Los cánticos se tornaron en bronca cuando apareció el
primero de La Palmosilla, que lidió un encierro pobre de todo, de
pitones, de casta y de fuerza. Solo los kilos compensaban sus justas
caras (ojo, no menores que las de los bañuelos). Este «Conde» ya acusó
su falta de fortaleza en los lances de recibo, prendidos a chicuelinas y
una larga. A la salida de varas se arrodilló como un penitente. Y en
banderillas directamente se echó la siesta... Al segundo muletazo volvió
a derrumbarse. Lo probó Morante y a por la espada. El siguiente, por favor...
El segundo enseñó una embestida aleonada en las verónicas de bienvenida, donde Perera
ganó terreno hasta llevarlo a los medios para trazar unas reunidas
chicuelinas. Más ceñidas aún en el quite, conjuntado con jaleadas
altaneras. Explosión con los pases del péndulo en el mismísimo platillo:
no uno ni dos. No uno, ni dos: tres de una tacada, rematados con el de
pecho. El toro se movía con nobleza por ambos pitones, que el extremeño
intercaló con inteligencia. Cuando veía que aquello se aplanaba cambió
de mano y elevó la temperatura con un circular invertido. Gotearon
naturales de exquisito temple pero la cosa apenas trascendía, por lo que
se metió en el terreno del animal en un arrimón en el que jugueteó a su
antojo con «Manchego». El acero le privó de un premio seguro.

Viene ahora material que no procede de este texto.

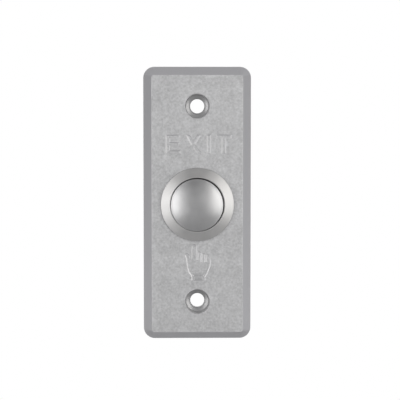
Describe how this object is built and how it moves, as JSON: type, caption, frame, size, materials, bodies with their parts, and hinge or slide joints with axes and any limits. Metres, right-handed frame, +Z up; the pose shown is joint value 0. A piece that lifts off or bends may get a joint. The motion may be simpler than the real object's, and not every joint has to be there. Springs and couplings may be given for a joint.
{
  "type": "door exit button",
  "caption": "Narrow wall plate with two countersunk screw holes and a round metal push button that opens a door lock.",
  "frame": {"origin": "middle of the wall plate, on the plane of the wall that the plate's rim rests against", "axes": "+Z up along the plate's length, +X to the right seen from the front, +Y from the room into the wall, so the front faces -Y"},
  "size_m": [0.0328, 0.0266, 0.083],
  "materials": {
    "plate_metal": "fine-grained satin grey over a zinc casting",
    "satin_steel": "satin",
    "nickel": "dull nickel plate",
    "spring_steel": "drawn wire",
    "brass": "rolled",
    "silver": "satin",
    "rubber": "matte",
    "white_nylon": "moulded",
    "black_nylon": "moulded"
  },
  "bodies": {
    "root": {"face_plate": "plate_metal", "flange_gasket": "rubber", "button_housing": "satin_steel", "lock_nut": "nickel", "plunger_seal": "rubber", "switch_base": "black_nylon", "terminal_no": "brass", "terminal_com": "brass", "clamp_washer_no": "nickel", "clamp_washer_com": "nickel", "terminal_screw_no": "nickel", "terminal_screw_com": "nickel", "fixed_contact_left": "silver", "fixed_contact_right": "silver", "return_spring": "spring_steel"},
    "button": {"button_cap": "satin_steel", "plunger": "white_nylon", "stop_clip": "spring_steel", "contact_spring": "spring_steel", "contact_bridge": "brass", "bridge_contact_left": "silver", "bridge_contact_right": "silver", "bridge_clip": "spring_steel"}
  },
  "joints": [
    {"name": "button_press", "type": "slide", "parent": "root", "child": "button", "axis": [0, 1, 0], "range_m": [0, 0.0023], "stiffness_N_per_m": 1200, "springref_m": -0.002, "deforming": ["return_spring"]}
  ]
}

Como otrora aquella tarde maestrante y abrileña, Cayetano
se dirigió a la puerta de chiqueros. A portagayola recibió al tercero.
Brindó al público y principió con ayudados por alto con su personal
solemnidad. El toro punteaba los engaños y era imposible la limpieza.
Para colmo, se quedaba corto. Qué cosita más descastada. El artista dinástico esbozó
algún zurdazo meritorio, sacó su raza en muletazos de frente y a pies
juntos mirando al tendido. Abrochó con ayudados y el de la firma antes
del espadazo, que se cayó... El usía no consideró suficiente la pañolada
y todo quedó en saludos.
La segunda parte,
tras la merendola, no pudo comenzar peor: el cuarto se despeñó en varas
y asomó el pañuelo verde; perdón, pistacho era... El sobrero, de la
ganadería titular, se desmoronó aún más y al matador le agradó todavía
menos. La plaza se encabritó y pidió la devolución, incluso Morante la
quería. Nada hizo en la muleta y agarró pronto el acero. La bronca de
decepción espantó hasta a los patos del Arlanzón. Mi amigo Juan Pablo,
que había pagado 97 euros por semejante espectáculo, se miraba el
bolsillo: «Qué robo, qué robo...»
El quinto se pegó medio volatín en el saludo y en las
banderillas echó cuerpo a tierra sus 590 kilos.
Luego, en la muleta, dio
más besos a la arena que un enamorado. ¿Qué hizo un lidiador tan
poderoso como Perera? ¡Pues matarlo! La pitada en el arrastre fue
monumental.
Faltaba el sexto. No queríamos perder la ilusión de que «Pancho» y Cayetano,
que ya había dejado detalles de esperanza en el anterior, endulzarían
algo la tarde. «¿Tú sueñas?», me preguntaron. Esta vez el primero en
plantarse de hinojos no fue el toro, sino el torero: Cayetano, dueño de
un don especial, lo saludó con bonitos lances rodilla en tierra. Sentado
en el estribo prologó la obra, rematada con su torería. Un susto se
llevó cuando lo conducía a los medios. Enrabietado, se descalzó. Voló
naturales con su aquel y sacó más casta que el potable toro, que quería
pero apenas podía -tónica del conjunto-. Todo lo hizo Cayetano, que
gustó y desperezó emociones: muletazos rodilla en tierra, desplantes
entre la algarabía... Torero y ambicioso, con su sello Rivera y Ordóñez. Una bendición en medio del desastre ganadero del 29.